With a feeling of freedom, unencumbered by or subservient to the imposed values of others, America declared its independence from Britain in 1776 and democracy was given a new meaning. That was more that 200 years ago and I believe – though we are far from perfect – we are still the greatest democracy in the world.
However, rather than enter into a polemic about American history, I’d like to stretch the metaphor beyond today’s 4th of July parades and all the celebratory hoopla. Rather – and perhaps because I grew up as a child of immigrants here in “the land of the free” – I wish to address the inherent need for every person to enjoy feelings of independence.

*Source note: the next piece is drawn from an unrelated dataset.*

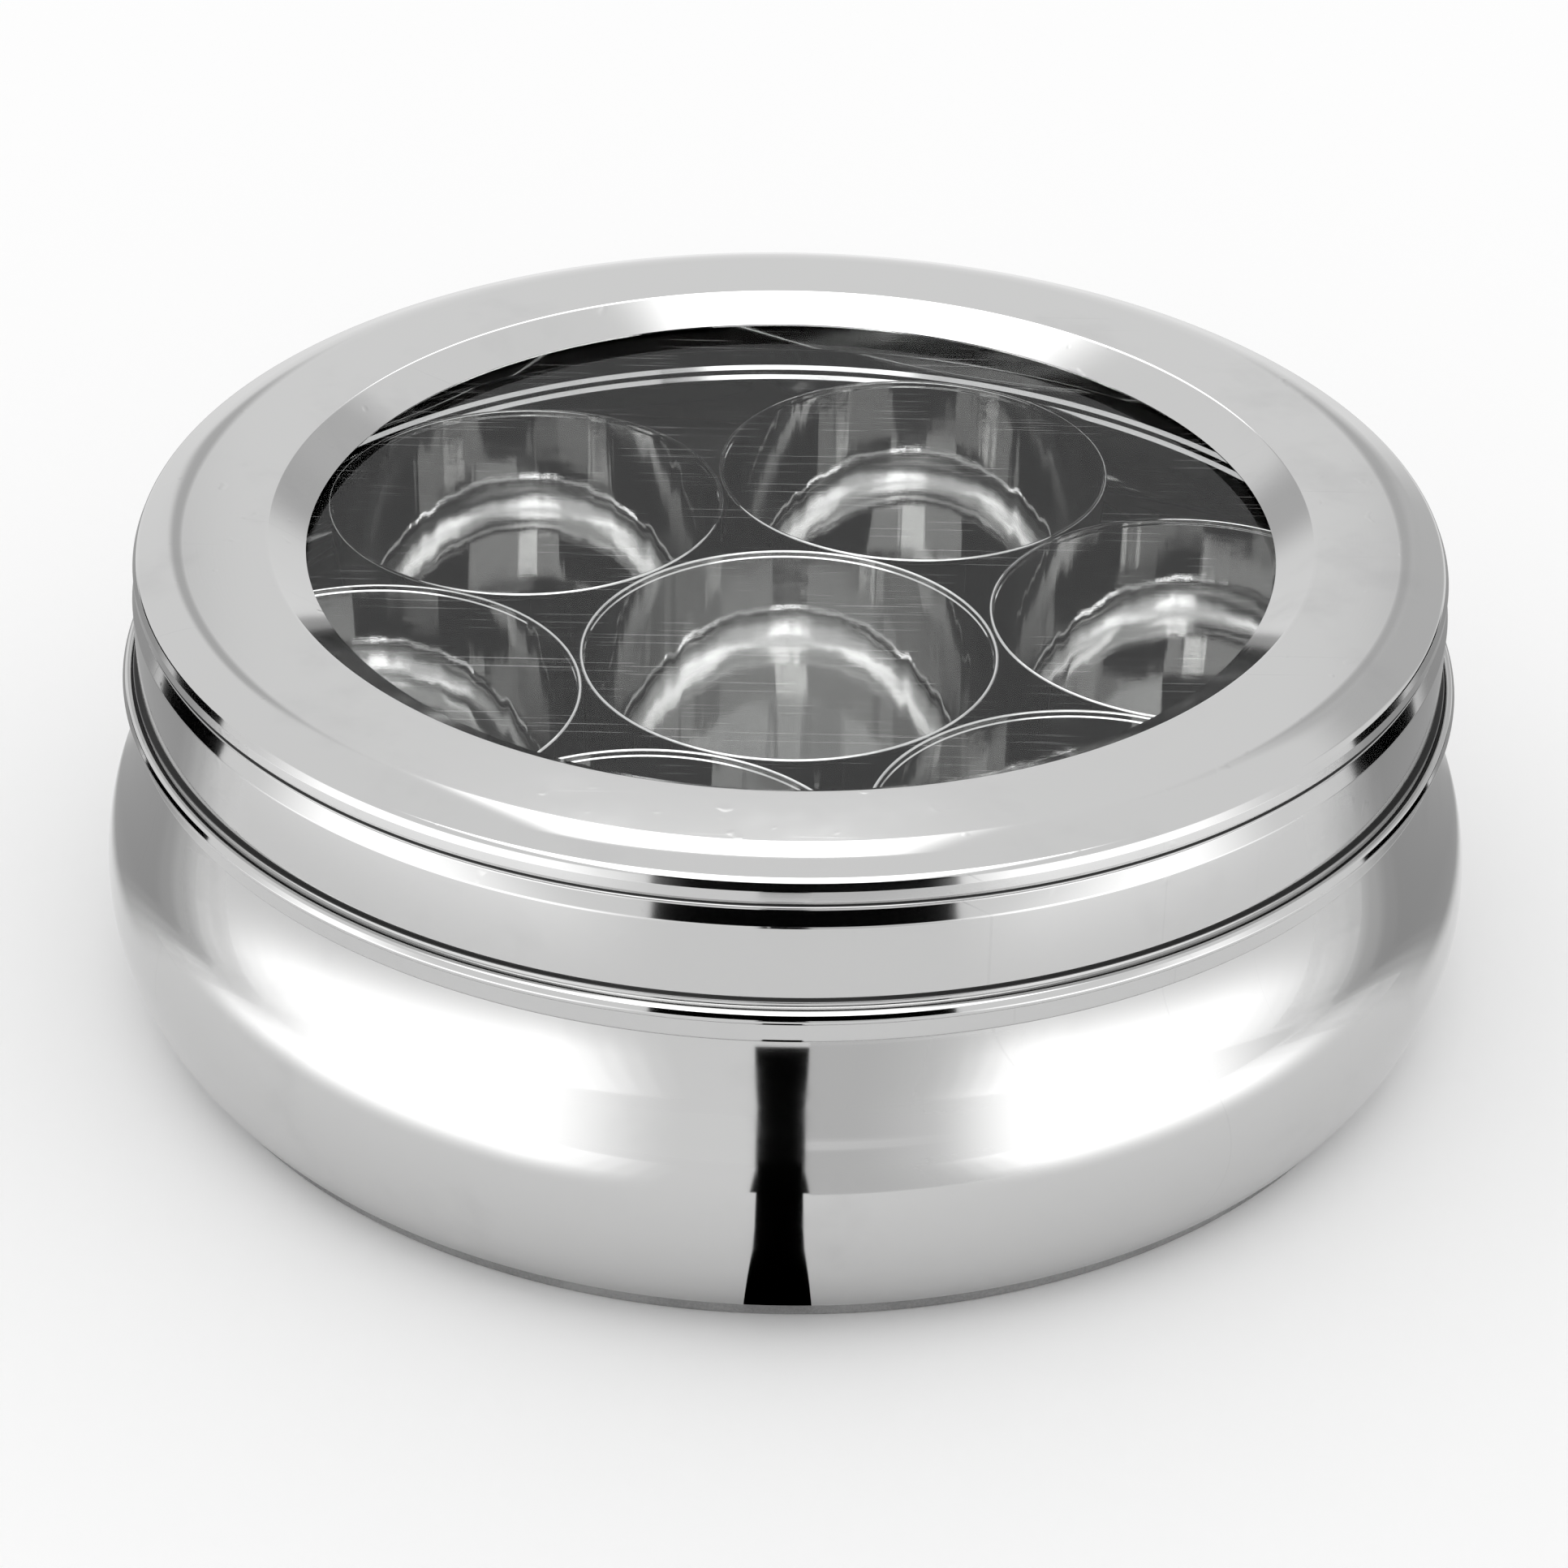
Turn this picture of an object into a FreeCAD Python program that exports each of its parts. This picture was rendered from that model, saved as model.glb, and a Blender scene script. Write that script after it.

To be fully and emotionally healthy human beings, we need to be able to experience independence in our everyday lives: in school, in the workplace, in relationships between friends, husbands and wives, as well as those between family members.
Since none of us lives in a vacuum, we are responsible to others as well as to ourselves, and we are known to others by our deeds and the morals we uphold. In healthy, mature relationships, we give as much as we take and we consider the needs of others as well as those of our own without prejudice or judgement or with as little prejudice and judgment as is humanly possible.
In unhealthy relationships, one person (or one nation) is rigid – needing to see everything in black and white, believing there’s only one right way to resolve any and all conflicts – and, in so being, diminishes others, holding them victim in order to gain feelings of superiority and, ultimately, to feel in control.
However, in healthier situations, independence offers all people – whether born in the same or different countries, the same or different families – an equal opportunity to do what they want, when they want to do it, taking nothing away from the other, and finding times to come together, sharing freely and respectfully.
So, on this July 4th, my hope is that all nations at war and all people who are determined to destroy rather than to uphold the most decent aspects of democracy (including the ability to live independently with the wisdom to exist inter-dependently personally and collectively) are defeated by those of us who wish for mutual respect and consideration for all.
Is such a wish too idealistic? Probably! But where would we be if our founding fathers had not been idealistic and had not fought to uphold all that has brought us to where we are today? Despite all our problems, we still have so much for which to feel grateful!
I hope you are all enjoying this 4th of July weekend!